The application should clearly contain:

  • Background of the company.
  • Details of resignation of all directors.
  • Dates of DIR-11 filings.
  • Confirmation that no director remains on the Board.
  • Confirmation that no promoter exists / promoter is unavailable.
  • Specific request for appointment of the required number of directors.

The drafting must be precise, factual, and legally structured. If promoters are available, an EGM resolution or consent documents may be required before submission.

Step 2: Attach Supporting Documents

The following documents should be annexed:

  • Copy of DIR-11 acknowledgements.
  • Resignation letters of directors.
  • Latest MCA Master Data.
  • MOA and AOA of the company.
  • Shareholding pattern.
  • Declaration stating no promoter is available.
  • Affidavit verifying facts of the application.
  • Proposed director details (DIR-2 consent, DIN, KYC details).

Incomplete documentation is one of the primary reasons for delays.

Step 3: Who Can File the Application?

Since no Board exists, the application may be filed by:

  • Majority shareholder.
  • Major creditor (if operational urgency exists).
  • Company Secretary (if appointed).
  • Authorized representative of shareholders.

Proper authorization documentation must accompany the application. If promoters exist, an EGM or shareholder resolution may be required.

Step 4: Drafting the Prayer Clause

The prayer clause should request:

  • Appointment of minimum required directors under Section 167(3).
  • Permission for such directors to hold office until directors are appointed in a general meeting.
  • Any additional directions necessary to regularize compliance defaults.

Step 5: RD/ROC Processing

After submission:

  • The RD/ROC may issue clarifications or notices.
  • Examine supporting documents and eligibility.
  • Pass an order appointing directors.

Once the order is received:

  • DIR-12 must be filed within 30 days, attaching the ROC/RD order.

Note: RD hearings may not always be required; in many cases, ROC backend processing suffices.

Important Clarification: DIR-11 vs DIR-12

Understanding the difference between DIR-11 and DIR-12 is crucial.

  • DIR-11 is filed individually by resigning directors under Section 168.
  • DIR-12 is filed by the company for director cessation.

If no director remains to digitally sign DIR-12, the vacancy triggers Section 167(3). The RD/ROC order regularizes this procedural gap.

Practical Advisory Before Approaching RD/ROC

Careful verification before filing can prevent unnecessary delays.

Before filing, verify:

  • Who is classified as a promoter in incorporation documents?
  • Whether any shareholder holds a controlling interest?
  • Whether the majority shareholder can act as a promoter?

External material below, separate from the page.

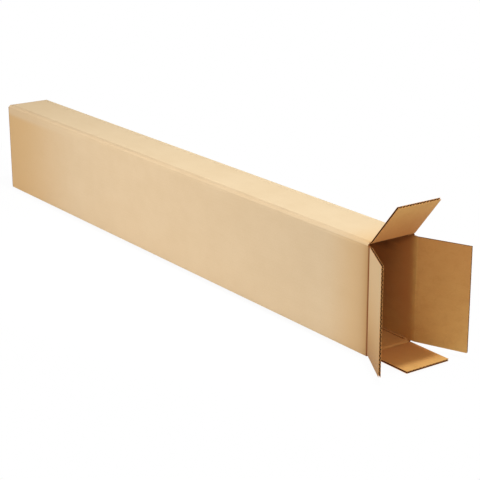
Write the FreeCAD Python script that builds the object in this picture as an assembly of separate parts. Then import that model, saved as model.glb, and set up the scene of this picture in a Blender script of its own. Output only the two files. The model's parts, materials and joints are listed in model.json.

In many cases, the majority shareholders can appoint directors without invoking Section 167(3), avoiding RD/ROC proceedings.

Risks If Immediate Action Is Not Taken

Delays in appointing directors can expose the company to serious operational and legal risks.

Until directors are appointed:

  • Bank accounts cannot be operated.
  • Statutory filings cannot be completed.
  • Contracts cannot be executed.
  • High risk of strike-off under Section 248.

Delays can seriously affect the company’s legal existence.

Conclusion

When a company is left without a Board, Section 167(3) provides a statutory safeguard. The process requires careful documentation, precise drafting, and timely filing before the ROC or RD.

Companies and shareholders must act immediately to prevent operational paralysis and potential strike-off. Professional guidance is strongly recommended to ensure compliance and smooth restoration of the governance structure.